The fact is the status quo is not good enough, and this makes matters worse.
In concluding our three part series of posts on why congress should require the Army and Air Force JAG Corps to establish a career litigation track for judge advocates (JAGs) and rebut their complaint that a career track would disrupt and change the way they practice law.
We agree, and think that much-needed change is a strength not a weakness. In fact, maintaining the status quo, pretending to have career litigators in practice but not form only undermines the level of experience and competency that victims and defendants in the military deserve.
In the introduction to his 2014 military law review article entitled “The Secret To Military Justice Success: Maximizing Success,” Army JAG Major Jeffrey A. Gilberg writes the following:
Despite the best efforts at all echelons of the Judge Advocate General’s (JAG) Corps, the Army’s military justice system continues to suffer from a lack of litigation experience. Army Prosecutors and defense counsel are routinely sent into court with little meaningful experience and without the benefit of a seasoned practitioner to guide them through the process. This lack of experience often results in substandard litigation and poor professional development of junior judge advocates. The Army JAG Corps’ failure to adequately address this problem has exacerbated the issue by creating a perpetual cycle of inexperienced supervisors advising inexperienced litigators on how to try very serious cases.
And as Major Gilberg points out in footnote 4 of his article, his opinion is not new, as it has been written about before by other Major Bankson, Brigadier General Cooke, Majors Hayden, Hunter and Wilkins, Lieutenant Colonel Holland, Major McManus, Colonel Charles N. Pede, and me, among others.
The Air Force JAG Corps complains that the proposal to levy a statutory requirement for a criminal law track, akin to the Navy JAG Corps, does not account for their unique structure, mission, and organizational demands that are vastly different from the Navy’s structure and construct. They are making a full court press on the hill with congressmen who used to serve in the Air Force to reject the career track.
What the Army, Air Force, and key Senate staffers purposefully ignore is the fact that the original Ernst amendment fully respected the unique structure, mission and organizational demands of each service. It did not, nor should it, tell the service how to implement a career track, and indeed contemplates that each service will study how best to craft the track itself given its unique qualities. It provided ample time for each service to study the ramifications and potential collateral consequences of carving out a career litigation track—all the while requiring them to implement a career track.
In short, the legislation focused on a simple goal—requiring the services to organically grow career JAG litigators—and leaves virtually all the details to the services themselves to figure out.
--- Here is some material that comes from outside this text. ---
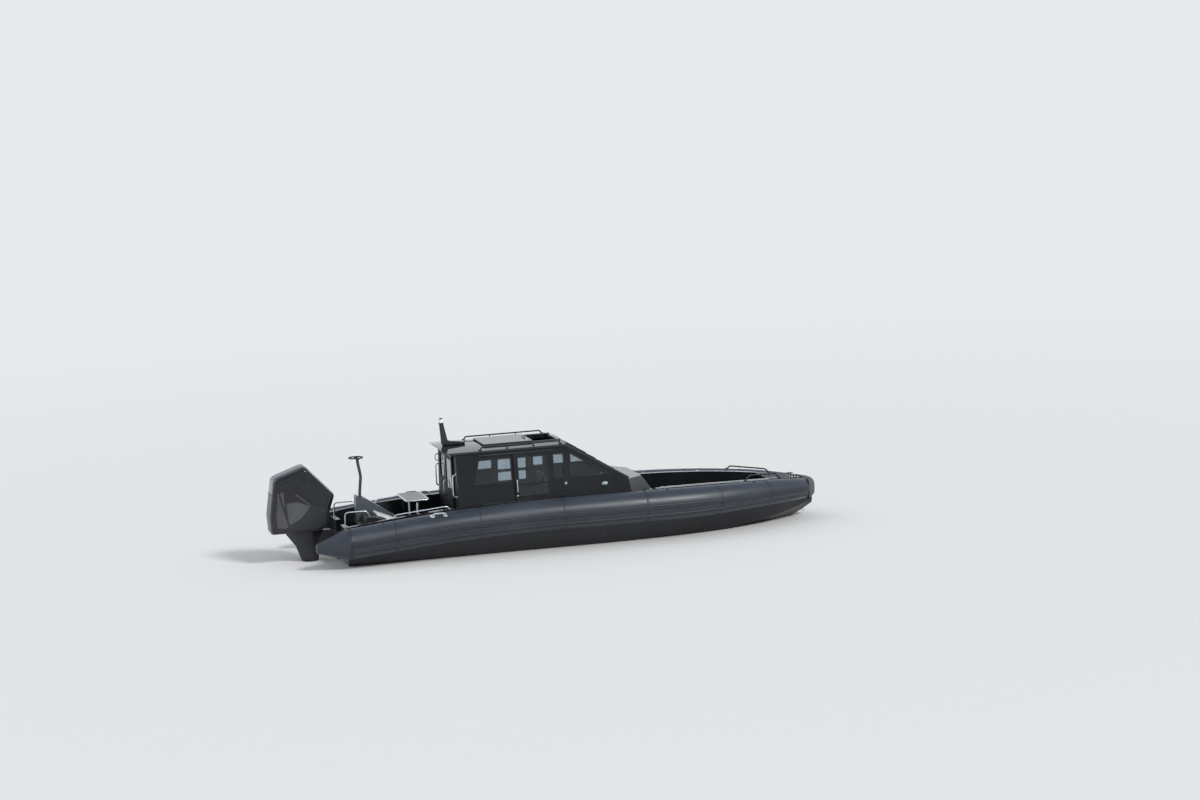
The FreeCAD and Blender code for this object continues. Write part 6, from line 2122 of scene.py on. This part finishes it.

The reality is that Major Gilberg and we are correct regarding the state of litigation experience and competence in the Army and Air Force JAG Corps. The Navy’s track is by no means perfect, and could benefit from increased specialization by establishing a prosecutor-only and defense-only sub-specialization, but they are light years (9 years to be exact) ahead of their sister services.
Given the intransigence of the Army and Air Force JAG Corps and key Senate staffers, the House of Representatives needs to step in require the services to do what every district attorney, public defender and Navy has done—create a career litigation track for select JAGs.
Here’s to hoping that a bi-partisan group of House members channels the common sense found outside the beltway and stands behind the idea of a career track for select judge advocates.
Once the Army and Air Force are required to do so, they will reluctantly comply. And over time, they will find that the track is necessary, flexible, and changes the way they practice law for the better. And twenty years from now, some young Army officer will write a law review article entitled, “What Took The Army JAG Corps So Long To Establish Career Litigation Tracks?”